The central lesson of these bitter events is that the only way forward is an international revolutionary struggle of the working class that consciously seeks to overthrow the capitalist state and imperialism, struggling to take state power and restructure society along socialist lines.

The development of such a struggle requires a political reckoning with pseudo-left forces like the Revolutionary Socialists (RS) in Egypt, who rule out a struggle for socialism by the working class and instead call for a “democratic” struggle in alliance with capitalist parties.

The RS are aware and afraid of growing opposition in the working class. In a recent statement, they warn: “What history shows is that such a combination of austerity capitalism and a semi-absolute military dictatorship is not sustainable in the long term.” They call for a “a long and arduous struggle to regain democratic spaces and to fight neoliberalism [...] Let us begin together in this long road to overcome the plight of the rule of capitalism and the generals.”

This vague rhetoric covers over the filthy, anti-worker record of the RS in the Egyptian revolution. In each phase of the revolution, the RS sought to subordinate the working class to one or other faction of the bourgeoisie. First, they promoted illusions that they could obtain a “democratic space” under the military junta that replaced Mubarak after his fall, then they hailed Mursi and the Muslim Brotherhood as the “right wing of the revolution.” They capped off this reactionary record by aligning themselves once again with the military and praising Sisi’s coup as a “second revolution.”

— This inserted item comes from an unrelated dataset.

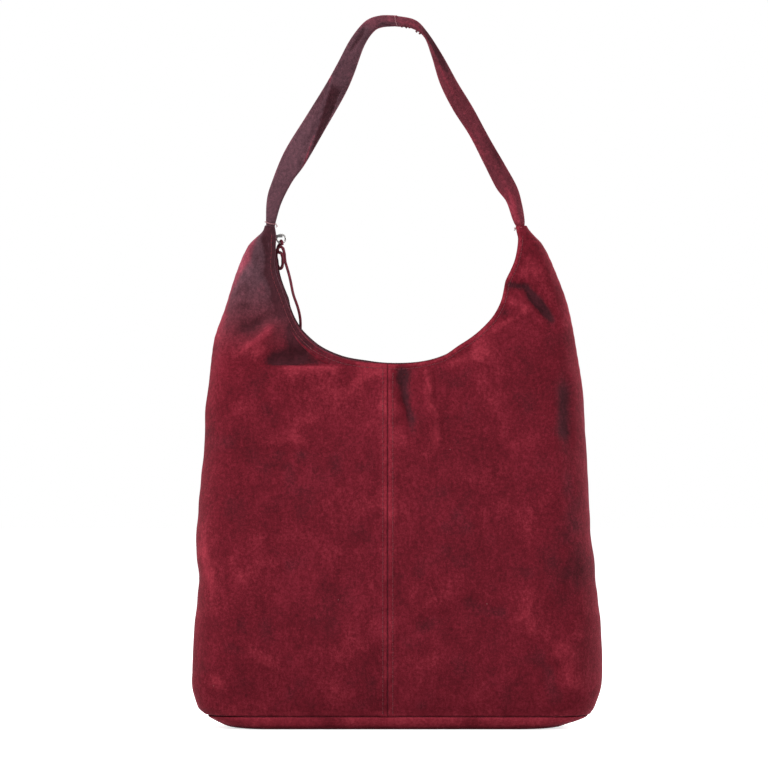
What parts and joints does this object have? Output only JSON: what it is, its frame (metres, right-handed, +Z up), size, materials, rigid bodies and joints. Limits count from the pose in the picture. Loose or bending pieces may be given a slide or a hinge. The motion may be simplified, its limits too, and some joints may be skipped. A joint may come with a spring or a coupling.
{
  "type": "hobo bag",
  "caption": "Soft suede shoulder bag with a scooped zip mouth, pointed shoulders that run into one two-part strap, a flat base and lined pockets.",
  "frame": {"origin": "middle of the base, on the surface that the bag stands on", "axes": "+Z up, front face towards -Y, width along X"},
  "size_m": [0.3806, 0.1206, 0.662],
  "materials": {
    "suede": "napped, matt",
    "lining": "plain woven",
    "zip_tape": "woven tape",
    "zip_coil": "moulded coil",
    "metal": "plated",
    "board": "pressed board"
  },
  "bodies": {
    "bag": {"front_panel_left": "suede", "front_panel_right": "suede", "back_panel_left": "suede", "back_panel_right": "suede", "base_panel": "suede", "lining_front": "lining", "lining_back": "lining", "lining_base": "lining", "zip_pocket": "lining", "slip_pocket": "lining", "zip_tape_front": "zip_tape", "zip_tape_back": "zip_tape", "pocket_tape_upper": "zip_tape", "pocket_tape_lower": "zip_tape", "zip_coil_front": "zip_coil", "zip_coil_back": "zip_coil", "pocket_coil_upper": "zip_coil", "pocket_coil_lower": "zip_coil", "zip_bottom_stop": "metal", "zip_top_stops": "metal", "pocket_stops": "metal", "base_board": "board"},
    "strap": {"strap_left": "suede", "strap_right": "suede"},
    "slider": {"zip_slider": "metal"},
    "pull": {"pull_ring": "metal", "lace_knot": "suede", "lace": "suede"},
    "pocket_slider": {"pocket_slider": "metal"},
    "pocket_pull": {"pocket_pull": "metal"}
  },
  "joints": [
    {"name": "strap_swing", "type": "hinge", "parent": "bag", "child": "strap", "pos_m": [0, 0, 0.472], "axis": [1, 0, 0], "range_deg": [-115, 115]},
    {"name": "zip_travel", "type": "hinge", "parent": "bag", "child": "slider", "pos_m": [0, 0, 0.454], "axis": [0, -1, 0], "range_deg": [0, 180]},
    {"name": "pull_swing", "type": "hinge", "parent": "slider", "child": "pull", "pos_m": [-0.1072, 0, 0.4565], "axis": [0, -1, 0], "range_deg": [0, 155]},
    {"name": "pocket_zip_travel", "type": "slide", "parent": "bag", "child": "pocket_slider", "axis": [1, 0, 0], "range_m": [0, 0.128]},
    {"name": "pocket_pull_swing", "type": "hinge", "parent": "pocket_slider", "child": "pocket_pull", "pos_m": [-0.064, 0.0259, 0.271], "axis": [0, 0, -1], "range_deg": [0, 170]}
  ],
  "couplings": [
    {"joint": "pull_swing", "follows": "zip_travel", "ratio": 0.86}
  ]
}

That is, the RS are continuing to subordinate the working class to parties and organizations of the bourgeoisie. In Egypt, they have issued joint statements with parties such as Strong Egypt of former Muslim Brotherhood leader Abdel Moneim Abul Futuh, or the liberal Constitution Party of Mohamed ElBaradei. Internationally, the RS hail social-democratic scoundrels such as British Labour leader Jeremy Corbyn, claiming that his “arrival to power would constitute the first systematic attack against neoliberalism in advanced capitalist states.”